Schematically, the graph of $v$ is the intersection of an infinite sequence of sets, the first three of which are depicted below (the X axis is not to scale since we want a fat Cantor set there):
Clearly $v$ is injective. It is easy to see but cumbersome to prove that $v$ has bounded variation. Roughly, let $(I_{\eta})_{\eta \in 3^{<\omega}}$ and $(J_{\eta})_{\eta \in 3^{<\omega}}$ denote the tree of intervals used to construct $\mathcal{B}$ and $\mathcal{C}$, respectively, so that
$$\mathcal{B} = \bigcap_{n < \omega} \bigcup_{\eta \in 3^n} I_{\eta} \qquad \text{ and } \qquad \mathcal{C} = \bigcap_{n < \omega} \bigcup_{\eta \in 3^n} J_{\eta}.$$
Note that the length of $J_{\eta}$ is $\frac{1}{5^n}$ for any $\eta \in 3^n$. Since for any $x \in I_0$ and $y \in I_1$ we have $|v(y) - v(x)| \leqslant 1$ and likewise for $x \in I_1$, $y \in I_2$, we have that
$$V_{[0, 1]}(v) \leqslant V_{I_0}(v) + 1 + V_{I_1}(v) + 1 + V_{I_2}(v).$$
Arguing in the same way for $I_k$, $k \in \{ 0, 1, 2 \}$, we have
$$V_{I_k}(v) \leqslant V_{I_{k^{\frown}0}}(v) + \frac{1}{5} + V_{I_{k^{\frown}1}}(v) + \frac{1}{5}+ V_{I_{k^{\frown}2}}(v)$$
and so on.
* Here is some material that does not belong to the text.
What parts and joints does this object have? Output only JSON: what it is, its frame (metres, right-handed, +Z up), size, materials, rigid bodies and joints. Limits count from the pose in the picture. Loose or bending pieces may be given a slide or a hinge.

Since each finite subset of $[0, 1]$ from which we compute the variation will be completely separated by intervals $(I_{\eta})_{\eta \in 3^n}$ for sufficiently large $n$, we have
$$V_{[0, 1]}(v) \leqslant 2 + 3 \cdot \left( \frac{2}{5} + 3 \cdot \left( \frac{2}{25} + \ldots \right) \right) = \sum_{n=0}^{\infty} 2 \cdot \left( \frac{3}{5} \right)^n < \infty.$$
Now we extend $v$ to $u : [0, 1] \to [0, 1]$ in the following way. Given $\eta \in 3^{<\omega}$, we let $u$ map the open interval between $I_{\eta^{\frown}0}$ and $I_{\eta^{\frown}1}$ to the open interval between $J_{\nu(\eta)^{\frown}0}$ and $J_{\nu(\eta)^{\frown}1}$ as an increasing linear function. Similarly, we let $u$ map the open interval between $I_{\eta^{\frown}1}$ and $I_{\eta^{\frown}2}$ to the open interval between $J_{\nu(\eta)^{\frown}1}$ and $J_{\nu(\eta)^{\frown}2}$ as a decreasing linear function.
The result looks approximately as follows:
Clearly $u$ is a bijection and has the same variation as $v$. It remains to prove that there is no $u_0$ satisfying conditions (3) and (4). Assume for contradiction that some $u_0 : [0, 1] \to \mathbb{R}$ satisfies these conditions. Since $\lambda(N) = 0 < \lambda(\mathcal{B})$, one of the intervals $(a_k, b_k)$ must intersect $\mathcal{B}$. Then $(a_k, b_k)$ contains $I_{\eta}$ for some $\eta \in 3^{<\omega}$. Since all of $I_{\eta^{\frown}0}$, $I_{\eta^{\frown}1}$, $I_{\eta^{\frown}2}$ have positive measure, we can find their elements $x_0$, $x_1$, $x_2$, respectively, such that $u_0(x_k) = u(x_k)$ for $k = 0, 1, 2$. But then $u_0(x_0) < u_0(x_1) > u_0(x_2)$, contradicting the fact that $u_0$ is monotonic on $(a_k, b_k)$.